Instruction: Please quote the material exactly, every line of it.

Information shown:
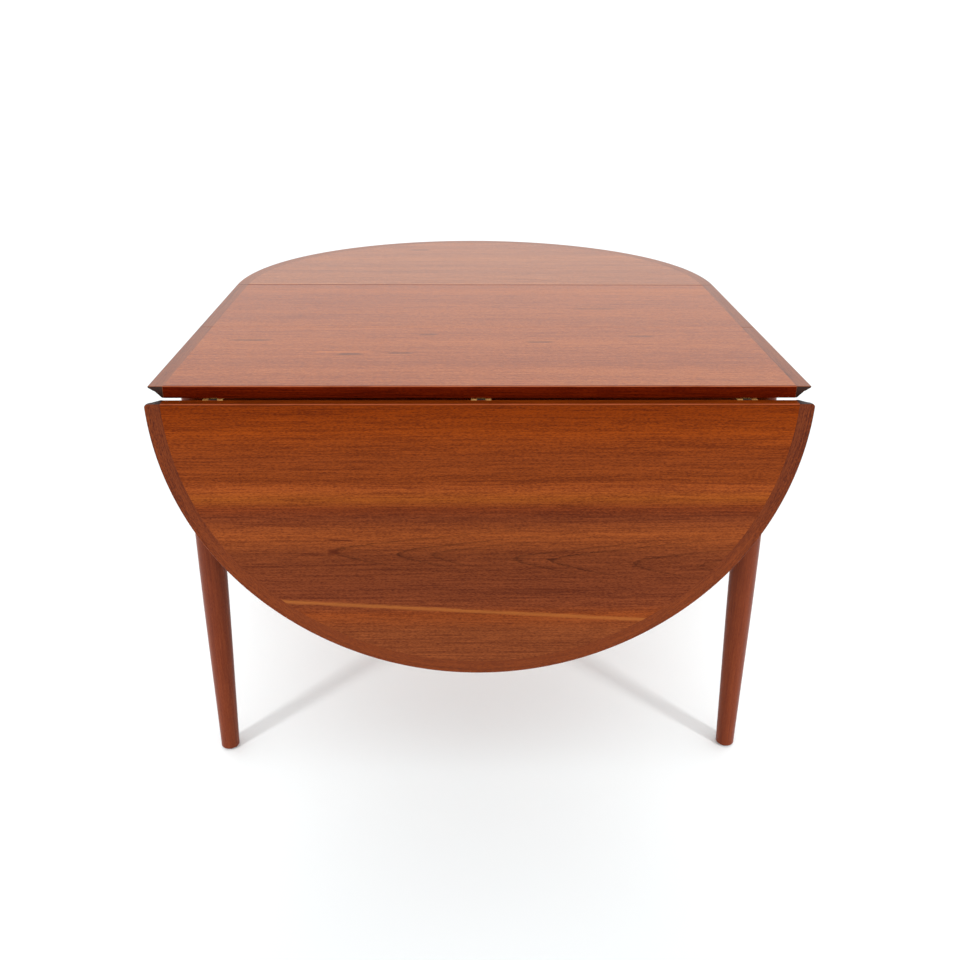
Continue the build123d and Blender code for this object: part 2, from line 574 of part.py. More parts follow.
def lock_lever():
    """The lock's lever, released: it lies to the left, along the meeting edge."""
    top = UNDERSIDE - LOCK_PLATE_THICKNESS - LOCK_LEVER_GAP
    bottom = top - LOCK_LEVER_THICKNESS
    half = LOCK_LEVER_WIDTH / 2
    reach = LOCK_POST_Y - LOCK_PIVOT_Y
    end = reach + LOCK_POST_RADIUS + LOCK_LEVER_END
    knob_at = end + LOCK_LEVER_END
    lever = block(-half, half, 0, end, bottom, top)
    lever += Pos(0, 0, (top + bottom) / 2) * Cylinder(half, LOCK_LEVER_THICKNESS)
    lever += rod((0, knob_at, bottom), (0, knob_at, top), half)
    lever += rod((0, knob_at, bottom - LOCK_KNOB_HEIGHT), (0, knob_at, bottom), 0.75 * half)
    lever -= rod((0, 0, bottom - 1), (0, 0, top + 1), LOCK_POST_RADIUS + LOCK_STUD_FIT)
    notch = LOCK_POST_RADIUS + LOCK_PLAY
    lever -= rod((0, reach, bottom - 1), (0, reach, top + 1), notch)
    lever -= block(0, half + 1, reach - notch - LOCK_PLAY, reach + notch, bottom - 1, top + 1)
    return Pos(0, LOCK_PIVOT_Y, 0) * lever.rotate(Axis.Z, 90)


# ---------------------------------------------------------------- the whole table
def wooden_nodes(end):
    """The fixed boards, rails and legs of one half, and its runners and stays."""
    nodes = {
        f"{end}_top_panel": top_panel(end),
        f"{end}_top_lipping": on_end(top_lipping(), end),
        f"{end}_apron": on_end(apron(), end),
    }
    swing = STAY_HANGING if end == "front" else STAY_RAISED
    sided = {"end_strip": end_strip(), "leg": leg(), "side_rail": side_rail(), "stay": stay(swing)}
    for side in SIDES:
        for name, piece in sided.items():
            nodes[f"{end}_{side}_{name}"] = on_end(on_side(piece, side), end)
        nodes[f"{side}_runner_{end}"] = on_side(runner(end), side)
    return nodes


def paired_nodes(end):
    """The small pieces that one half has on both sides, one node for each kind."""
    pieces = {
        "foot_glides": glide(), "corner_blocks": corner_block(),
        "leg_bolts": leg_bolt(), "stay_brackets": stay_bracket(),
    }
    return {
        f"{end}_{name}": [on_end(on_side(piece, side), end) for side in SIDES]
        for name, piece in pieces.items()
    }


def leaf_nodes(end):
    """A leaf with everything screwed to it, and the hinges that carry it."""
    track_screws = [
        on_side(screw(point, (0, 0, 1), SCREW_LENGTH), side)
        for side in SIDES for point in stay_track_screws()
    ]
    return {
        f"{end}_leaf_panel": on_leaf(leaf_panel(), end),
        f"{end}_leaf_lipping": on_leaf(leaf_lipping(), end),
        f"{end}_leaf_band": on_leaf(leaf_band(), end),
        f"{end}_hinge_top_plates": [on_end(plate, end) for plate in hinge_plates(-1)],
        f"{end}_hinge_leaf_plates": [on_leaf(plate, end) for plate in hinge_plates(1)],
        f"{end}_hinge_pins": [on_end(pin, end) for pin in hinge_pins()],
        f"{end}_stay_tracks": [on_leaf(on_side(stay_track(), side), end) for side in SIDES],
        f"{end}_leaf_screws": [on_leaf(one, end) for one in hinge_screws(1) + track_screws],
    }


def end_screws(end):
    """Every screw driven into one half and its rails."""
    bracket_screws = [
        on_side(screw(point, (0, -1, 0), SCREW_LENGTH), side)
        for side in SIDES for point in stay_bracket_screws()
    ]
    lock_fixings = [screw(point, (0, 0, 1), SCREW_LENGTH) for point in lock_screws(end)]
    return lock_fixings + [on_end(one, end) for one in hinge_screws(-1) + runner_screws(end) + bracket_screws]


def build():
    """Every node of the table: name to solid or list of solids."""
    nodes = {f"{side}_runner_middle": on_side(runner_middle(), side) for side in SIDES}
    for end in ENDS:
        nodes |= wooden_nodes(end) | paired_nodes(end) | leaf_nodes(end)
        nodes[f"{end}_end_screws"] = end_screws(end)
    nodes |= {
        "meeting_dowels": dowels(), "lock_plate": lock_plate(),
        "lock_keeper": lock_keeper(), "lock_lever": lock_lever(),
    }
    return nodes


os.makedirs("parts", exist_ok=True)
for name, shape in build().items():
    solids = shape if isinstance(shape, list) else [shape]
    export_step(Compound(children=[one for piece in solids for one in piece.solids()]), f"parts/{name}.step")

print(f"stay swing: {STAY_HANGING:.3f} hanging, {STAY_RAISED:.3f} raised, "
      f"ratio {(STAY_RAISED - STAY_HANGING) / 90:.6f}")
print(f"hinge axis: y {HINGE_Y:.2f}, z {HINGE_Z:.2f}")
print("stay pivot: y {:.2f}, z {:.2f}".format(*stay_pivot()))
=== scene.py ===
"""A draw-apart dining table in teak with a D-shaped drop leaf at each end, dressed for a plain studio."""
import logging
import math
from dataclasses import dataclass, field
from enum import Enum
from typing import Any, Callable, Iterable, Optional, Union

import bmesh
import bpy
from mathutils import Matrix, Vector


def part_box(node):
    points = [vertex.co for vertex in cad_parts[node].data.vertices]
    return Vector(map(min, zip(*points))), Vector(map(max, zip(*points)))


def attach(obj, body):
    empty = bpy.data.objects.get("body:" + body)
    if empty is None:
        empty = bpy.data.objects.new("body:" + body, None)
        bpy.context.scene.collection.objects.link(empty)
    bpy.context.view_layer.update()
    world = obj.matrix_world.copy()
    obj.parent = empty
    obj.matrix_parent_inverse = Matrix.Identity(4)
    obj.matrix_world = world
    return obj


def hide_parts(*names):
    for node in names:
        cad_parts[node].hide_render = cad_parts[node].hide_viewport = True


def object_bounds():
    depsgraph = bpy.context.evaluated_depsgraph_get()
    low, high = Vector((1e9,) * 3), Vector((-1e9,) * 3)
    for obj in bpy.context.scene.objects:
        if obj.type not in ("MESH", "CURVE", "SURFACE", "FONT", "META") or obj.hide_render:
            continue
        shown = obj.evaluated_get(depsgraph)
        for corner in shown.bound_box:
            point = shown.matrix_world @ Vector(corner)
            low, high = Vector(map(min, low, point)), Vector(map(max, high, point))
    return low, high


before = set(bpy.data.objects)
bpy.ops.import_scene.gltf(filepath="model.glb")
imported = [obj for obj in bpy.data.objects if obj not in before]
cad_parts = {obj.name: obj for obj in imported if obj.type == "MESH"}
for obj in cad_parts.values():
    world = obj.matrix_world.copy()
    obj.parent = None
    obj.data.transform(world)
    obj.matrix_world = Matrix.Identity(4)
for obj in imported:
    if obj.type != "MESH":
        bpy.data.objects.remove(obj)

LOG = logging.getLogger("table")
CAD_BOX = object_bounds()

Colour = tuple[float, float, float]
Point = tuple[float, float, float]
ENDS = ("front", "rear")
SIDES = ("left", "right")
MM = 0.001
# how far a leaf reaches from its hinge edge, and where the leaves' hinge pins run
LEAF_REACH = 490.0 * MM
PIN_Y, PIN_Z = 338.9 * MM, 701.4 * MM
# points of a CAD mesh that are closer than this are one
WELD = 0.003 * MM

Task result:
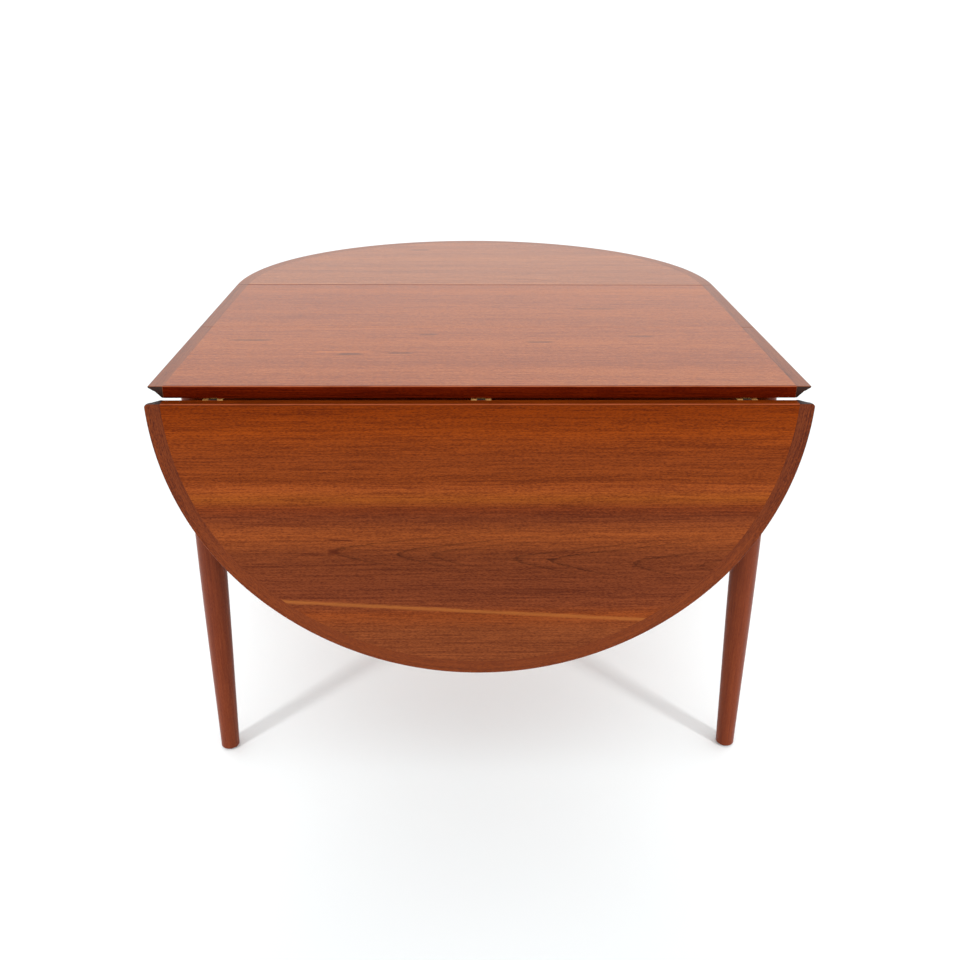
Continue the build123d and Blender code for this object: part 2, from line 574 of part.py. More parts follow.
def lock_lever():
    """The lock's lever, released: it lies to the left, along the meeting edge."""
    top = UNDERSIDE - LOCK_PLATE_THICKNESS - LOCK_LEVER_GAP
    bottom = top - LOCK_LEVER_THICKNESS
    half = LOCK_LEVER_WIDTH / 2
    reach = LOCK_POST_Y - LOCK_PIVOT_Y
    end = reach + LOCK_POST_RADIUS + LOCK_LEVER_END
    knob_at = end + LOCK_LEVER_END
    lever = block(-half, half, 0, end, bottom, top)
    lever += Pos(0, 0, (top + bottom) / 2) * Cylinder(half, LOCK_LEVER_THICKNESS)
    lever += rod((0, knob_at, bottom), (0, knob_at, top), half)
    lever += rod((0, knob_at, bottom - LOCK_KNOB_HEIGHT), (0, knob_at, bottom), 0.75 * half)
    lever -= rod((0, 0, bottom - 1), (0, 0, top + 1), LOCK_POST_RADIUS + LOCK_STUD_FIT)
    notch = LOCK_POST_RADIUS + LOCK_PLAY
    lever -= rod((0, reach, bottom - 1), (0, reach, top + 1), notch)
    lever -= block(0, half + 1, reach - notch - LOCK_PLAY, reach + notch, bottom - 1, top + 1)
    return Pos(0, LOCK_PIVOT_Y, 0) * lever.rotate(Axis.Z, 90)


# ---------------------------------------------------------------- the whole table
def wooden_nodes(end):
    """The fixed boards, rails and legs of one half, and its runners and stays."""
    nodes = {
        f"{end}_top_panel": top_panel(end),
        f"{end}_top_lipping": on_end(top_lipping(), end),
        f"{end}_apron": on_end(apron(), end),
    }
    swing = STAY_HANGING if end == "front" else STAY_RAISED
    sided = {"end_strip": end_strip(), "leg": leg(), "side_rail": side_rail(), "stay": stay(swing)}
    for side in SIDES:
        for name, piece in sided.items():
            nodes[f"{end}_{side}_{name}"] = on_end(on_side(piece, side), end)
        nodes[f"{side}_runner_{end}"] = on_side(runner(end), side)
    return nodes


def paired_nodes(end):
    """The small pieces that one half has on both sides, one node for each kind."""
    pieces = {
        "foot_glides": glide(), "corner_blocks": corner_block(),
        "leg_bolts": leg_bolt(), "stay_brackets": stay_bracket(),
    }
    return {
        f"{end}_{name}": [on_end(on_side(piece, side), end) for side in SIDES]
        for name, piece in pieces.items()
    }


def leaf_nodes(end):
    """A leaf with everything screwed to it, and the hinges that carry it."""
    track_screws = [
        on_side(screw(point, (0, 0, 1), SCREW_LENGTH), side)
        for side in SIDES for point in stay_track_screws()
    ]
    return {
        f"{end}_leaf_panel": on_leaf(leaf_panel(), end),
        f"{end}_leaf_lipping": on_leaf(leaf_lipping(), end),
        f"{end}_leaf_band": on_leaf(leaf_band(), end),
        f"{end}_hinge_top_plates": [on_end(plate, end) for plate in hinge_plates(-1)],
        f"{end}_hinge_leaf_plates": [on_leaf(plate, end) for plate in hinge_plates(1)],
        f"{end}_hinge_pins": [on_end(pin, end) for pin in hinge_pins()],
        f"{end}_stay_tracks": [on_leaf(on_side(stay_track(), side), end) for side in SIDES],
        f"{end}_leaf_screws": [on_leaf(one, end) for one in hinge_screws(1) + track_screws],
    }


def end_screws(end):
    """Every screw driven into one half and its rails."""
    bracket_screws = [
        on_side(screw(point, (0, -1, 0), SCREW_LENGTH), side)
        for side in SIDES for point in stay_bracket_screws()
    ]
    lock_fixings = [screw(point, (0, 0, 1), SCREW_LENGTH) for point in lock_screws(end)]
    return lock_fixings + [on_end(one, end) for one in hinge_screws(-1) + runner_screws(end) + bracket_screws]


def build():
    """Every node of the table: name to solid or list of solids."""
    nodes = {f"{side}_runner_middle": on_side(runner_middle(), side) for side in SIDES}
    for end in ENDS:
        nodes |= wooden_nodes(end) | paired_nodes(end) | leaf_nodes(end)
        nodes[f"{end}_end_screws"] = end_screws(end)
    nodes |= {
        "meeting_dowels": dowels(), "lock_plate": lock_plate(),
        "lock_keeper": lock_keeper(), "lock_lever": lock_lever(),
    }
    return nodes


os.makedirs("parts", exist_ok=True)
for name, shape in build().items():
    solids = shape if isinstance(shape, list) else [shape]
    export_step(Compound(children=[one for piece in solids for one in piece.solids()]), f"parts/{name}.step")

print(f"stay swing: {STAY_HANGING:.3f} hanging, {STAY_RAISED:.3f} raised, "
      f"ratio {(STAY_RAISED - STAY_HANGING) / 90:.6f}")
print(f"hinge axis: y {HINGE_Y:.2f}, z {HINGE_Z:.2f}")
print("stay pivot: y {:.2f}, z {:.2f}".format(*stay_pivot()))
=== scene.py ===
"""A draw-apart dining table in teak with a D-shaped drop leaf at each end, dressed for a plain studio."""
import logging
import math
from dataclasses import dataclass, field
from enum import Enum
from typing import Any, Callable, Iterable, Optional, Union

import bmesh
import bpy
from mathutils import Matrix, Vector


def part_box(node):
    points = [vertex.co for vertex in cad_parts[node].data.vertices]
    return Vector(map(min, zip(*points))), Vector(map(max, zip(*points)))


def attach(obj, body):
    empty = bpy.data.objects.get("body:" + body)
    if empty is None:
        empty = bpy.data.objects.new("body:" + body, None)
        bpy.context.scene.collection.objects.link(empty)
    bpy.context.view_layer.update()
    world = obj.matrix_world.copy()
    obj.parent = empty
    obj.matrix_parent_inverse = Matrix.Identity(4)
    obj.matrix_world = world
    return obj


def hide_parts(*names):
    for node in names:
        cad_parts[node].hide_render = cad_parts[node].hide_viewport = True


def object_bounds():
    depsgraph = bpy.context.evaluated_depsgraph_get()
    low, high = Vector((1e9,) * 3), Vector((-1e9,) * 3)
    for obj in bpy.context.scene.objects:
        if obj.type not in ("MESH", "CURVE", "SURFACE", "FONT", "META") or obj.hide_render:
            continue
        shown = obj.evaluated_get(depsgraph)
        for corner in shown.bound_box:
            point = shown.matrix_world @ Vector(corner)
            low, high = Vector(map(min, low, point)), Vector(map(max, high, point))
    return low, high


before = set(bpy.data.objects)
bpy.ops.import_scene.gltf(filepath="model.glb")
imported = [obj for obj in bpy.data.objects if obj not in before]
cad_parts = {obj.name: obj for obj in imported if obj.type == "MESH"}
for obj in cad_parts.values():
    world = obj.matrix_world.copy()
    obj.parent = None
    obj.data.transform(world)
    obj.matrix_world = Matrix.Identity(4)
for obj in imported:
    if obj.type != "MESH":
        bpy.data.objects.remove(obj)

LOG = logging.getLogger("table")
CAD_BOX = object_bounds()

Colour = tuple[float, float, float]
Point = tuple[float, float, float]
ENDS = ("front", "rear")
SIDES = ("left", "right")
MM = 0.001
# how far a leaf reaches from its hinge edge, and where the leaves' hinge pins run
LEAF_REACH = 490.0 * MM
PIN_Y, PIN_Z = 338.9 * MM, 701.4 * MM
# points of a CAD mesh that are closer than this are one
WELD = 0.003 * MM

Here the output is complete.